Fazen Capital Perspective
From Fazen Capital’s perspective, the March 27, 2026 Form S-3ASR filing is more a defensive and optionality-preserving maneuver than an offensive, immediate-capital-seeking move. For a capital-intensive firm with exposure to cyclical asset values, preserving speed to market is a form of risk management: the ability to lock in execution windows when sell-side appetite and pricing are aligned with management’s cost-of-capital targets. This view is contrarian to interpretations that read shelfs as a sign of imminent dilution; instead, large issuers frequently use these registrations to secure negotiating leverage in bilateral financing or to time relatively modest follow-on offerings.
A non-obvious implication is the potential for the shelf to improve the company's bargaining position with long-term counterparties. When an issuer can credibly demonstrate ready capital-market access, it can often secure better lease and vendor terms without ever tapping the shelf. Therefore, the value of the filing is not solely measured by eventual proceeds but also by the reduced cost of doing business and the optionality premium implicit in counterparties’ responses. Institutional investors should price that less-visible benefit into their assessments of capital efficiency.
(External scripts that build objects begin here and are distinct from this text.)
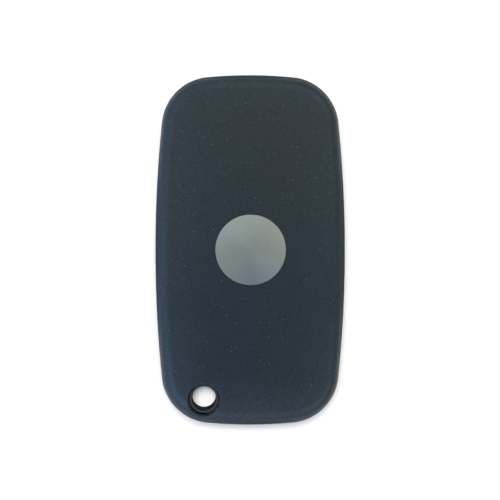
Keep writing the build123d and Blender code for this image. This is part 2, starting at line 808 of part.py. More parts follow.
# Blade: flat steel with a milled wave track in both faces, a bevelled point and a tang
blade_bottom = blade_middle_height - blade_thickness / 2
track_points = [(blade_middle_x, blade_tip_y - track_width), (blade_middle_x, blade_tip_y + past)]
for number in range(int((arm_end_y - track_start - blade_tip_y) / track_pitch)):
    track_side = track_wave / 2 if number % 2 == 0 else -track_wave / 2
    run_start = blade_tip_y + track_pitch * (number + track_run_start)
    run_end = run_start + track_pitch * track_run
    track_points += [(blade_middle_x + track_side, run_start), (blade_middle_x + track_side, run_end)]
track_plan = ribbon(track_points, track_bend, track_width / 2)
with BuildPart() as key_blade:
    with BuildSketch(Plane.XY.offset(blade_bottom)):
        with BuildLine():
            Polyline(
                (blade_inner_edge, arm_end_y),
                (blade_inner_edge, blade_tip_y + blade_point_length / 2),
                (blade_middle_x - blade_width / 6, blade_tip_y),
                (blade_middle_x + blade_width / 6, blade_tip_y),
                (blade_outer_edge, blade_tip_y + blade_point_length),
                (blade_outer_edge, arm_end_y),
                close=True,
            )
        make_face()
    extrude(amount=blade_thickness)
    long_edges = key_blade.edges().filter_by(Axis.Y)
    chamfer(long_edges, length=blade_edge_chamfer)
    with BuildSketch(Plane.XY.offset(blade_bottom)):
        with Locations((blade_middle_x, arm_end_y - past)):
            Rectangle(tang_width, tang_length + past, align=(Align.CENTER, Align.MIN))
    extrude(amount=blade_thickness)
    with BuildSketch(Plane.XY.offset(blade_bottom)):
        add(track_plan)
    extrude(amount=track_depth, mode=Mode.SUBTRACT)
    with BuildSketch(Plane.XY.offset(blade_bottom + blade_thickness - track_depth)):
        add(track_plan)
    extrude(amount=track_depth, mode=Mode.SUBTRACT)
    with BuildSketch(Plane((blade_middle_x, pin_y, blade_bottom))):
        Circle(blade_pin_radius + blade_pin_fit)
    extrude(amount=blade_thickness, mode=Mode.SUBTRACT)
key_blade.part.label = "key_blade"
export_step(key_blade.part, "parts/key_blade.step")

# Release button: a cup with two lugs that slide in the head's slots
with BuildPart() as release_button:
    with BuildSketch(pivot_plane(release_face)):
        Circle(release_radius)
    extrude(amount=release_height)
    fillet(release_button.faces().sort_by(Axis.Z)[0].edges(), radius=release_rim_radius)
    with BuildSketch(pivot_plane(lug_bottom)):
        Rectangle(lug_width, 2 * (release_radius + lug_reach))
    extrude(amount=lug_height)
    with BuildSketch(pivot_plane(release_face + release_floor)):
        Circle(release_radius - release_wall)
    extrude(amount=release_height, mode=Mode.SUBTRACT)
    with BuildSketch(pivot_plane(release_face)):
        Circle(release_groove_radius + release_groove_width / 2)
        Circle(release_groove_radius - release_groove_width / 2, mode=Mode.SUBTRACT)
    extrude(amount=release_groove_depth, mode=Mode.SUBTRACT)
release_button.part.label = "release_button"
export_step(release_button.part, "parts/release_button.step")

# Flip spring: a coil between the cup's floor and the rear shell, its upper leg in the slotted post
spring_radius = release_radius - release_wall - spring_clearance - spring_wire / 2
spring_low = release_face + release_floor + spring_end_gap + spring_wire / 2
spring_high = spring_seat - spring_end_gap - spring_wire / 2
with BuildPart() as flip_spring:
    with BuildLine(pivot_plane(spring_low)) as coil_path:
        Helix(
            pitch=(spring_high - spring_low) / spring_turns,
            height=spring_high - spring_low,
            radius=spring_radius,
        )
    with BuildSketch(Plane(origin=coil_path.line @ 0, z_dir=coil_path.line % 0)):
        Circle(spring_wire / 2)
    sweep(is_frenet=True)
flip_spring.part.label = "flip_spring"
export_step(flip_spring.part, "parts/flip_spring.step")

# Plain round inlay, slightly domed, in the recess of the rear face
inlay_bottom = case_height - inlay_depth
dome_sphere = (inlay_radius**2 + inlay_dome**2) / (2 * inlay_dome)
with BuildPart() as rear_inlay:
    with BuildSketch(Plane.XY.offset(inlay_bottom)):
        Circle(inlay_radius)
    extrude(amount=inlay_rim + inlay_dome)
    with Locations((0, 0, inlay_bottom + inlay_rim + inlay_dome - dome_sphere)):
        Sphere(dome_sphere, mode=Mode.INTERSECT)
rear_inlay.part.label = "rear_inlay"
export_step(rear_inlay.part, "parts/rear_inlay.step")
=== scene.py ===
# %% [markdown]
# # A flip key remote
# The remote lies on its buttons with its plain back up. All its solids arrive at their real size,
# so this lesson only dresses them: it mixes a finish for each material, adds the printed signs and
# the small metalwork that solids leave out, makes again the one spring that has to flatten, and sets
# up a pale table, soft light and a camera.

import json
import math

import bmesh
import bpy
from mathutils import Matrix, Vector


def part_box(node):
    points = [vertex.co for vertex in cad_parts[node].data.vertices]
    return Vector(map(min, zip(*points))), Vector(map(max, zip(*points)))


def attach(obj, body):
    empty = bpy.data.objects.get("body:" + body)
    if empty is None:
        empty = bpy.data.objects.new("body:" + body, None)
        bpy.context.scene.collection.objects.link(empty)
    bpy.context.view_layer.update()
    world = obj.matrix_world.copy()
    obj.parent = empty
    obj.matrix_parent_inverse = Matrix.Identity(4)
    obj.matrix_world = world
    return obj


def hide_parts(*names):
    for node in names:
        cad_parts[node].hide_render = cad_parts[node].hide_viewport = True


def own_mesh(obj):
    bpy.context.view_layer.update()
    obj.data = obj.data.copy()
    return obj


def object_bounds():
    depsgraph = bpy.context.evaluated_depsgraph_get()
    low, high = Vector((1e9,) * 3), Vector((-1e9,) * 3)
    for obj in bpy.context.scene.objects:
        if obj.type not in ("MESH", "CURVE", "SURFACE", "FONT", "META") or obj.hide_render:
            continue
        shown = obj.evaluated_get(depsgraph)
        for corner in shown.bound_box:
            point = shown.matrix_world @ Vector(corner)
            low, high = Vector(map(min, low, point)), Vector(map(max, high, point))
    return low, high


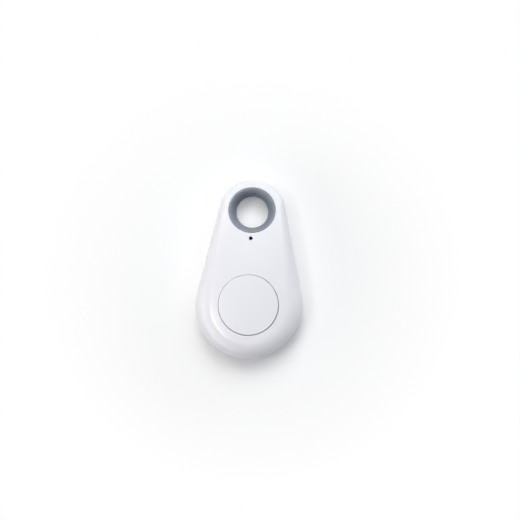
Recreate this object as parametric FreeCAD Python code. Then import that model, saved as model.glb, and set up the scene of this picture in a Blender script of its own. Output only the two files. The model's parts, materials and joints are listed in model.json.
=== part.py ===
import FreeCAD, Part
import math
import os
from FreeCAD import Vector

os.makedirs("parts", exist_ok=True)

# Overall size. Millimetres, origin on the flat rear face under the middle of the length,
# +Y towards the key ring eye, +Z out of the front face.
body_length = 52.0
body_width = 31.0
body_thickness = 11.0

# Outline: tail arc, straight leaning sides, a short shoulder arc and the head arc
eye_radius = 6.75
eye_side_rim = 3.35
eye_end_rim = 2.65
shoulder_angle = 64.0
shoulder_radius = 5.0
tail_radius = body_width / 2
tail_y = tail_radius - body_length / 2
head_radius = eye_radius + eye_side_rim
head_y = body_length / 2 - head_radius
eye_y = body_length / 2 - eye_end_rim - eye_radius

# Coin cell, the piece that the tail is built round
cell_side_room = 5.5
stack_height = 7.8
cell_radius = tail_radius - cell_side_room
cell_height = body_thickness - stack_height
cell_bottom = 1.85
can_thickness = 0.25
can_height = cell_height - 0.4
cap_radius = cell_radius - 1.15
gasket_width = 0.3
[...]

Practically, Fazen recommends that institutional analysts track two specific triggers in the near term: (1) prospectus supplements that name instruments and sizes, which will convert optionality into quantifiable impact, and (2) 8-K filings that outline use-of-proceeds language and underwriting arrangements. Those items will materially change the investment calculus; until then, the filing should be treated as a strategic flexibility enhancement rather than a presage of a large capital raise.
Bottom Line
Avis Budget's Form S-3ASR filing on March 27, 2026 preserves rapid access to public capital markets, reflecting strategic liquidity management rather than a guaranteed immediate issuance. Monitor subsequent prospectus supplements and 8-Ks for concrete offering size and use-of-proceeds details.
Disclaimer: This article is for informational purposes only and does not constitute investment advice.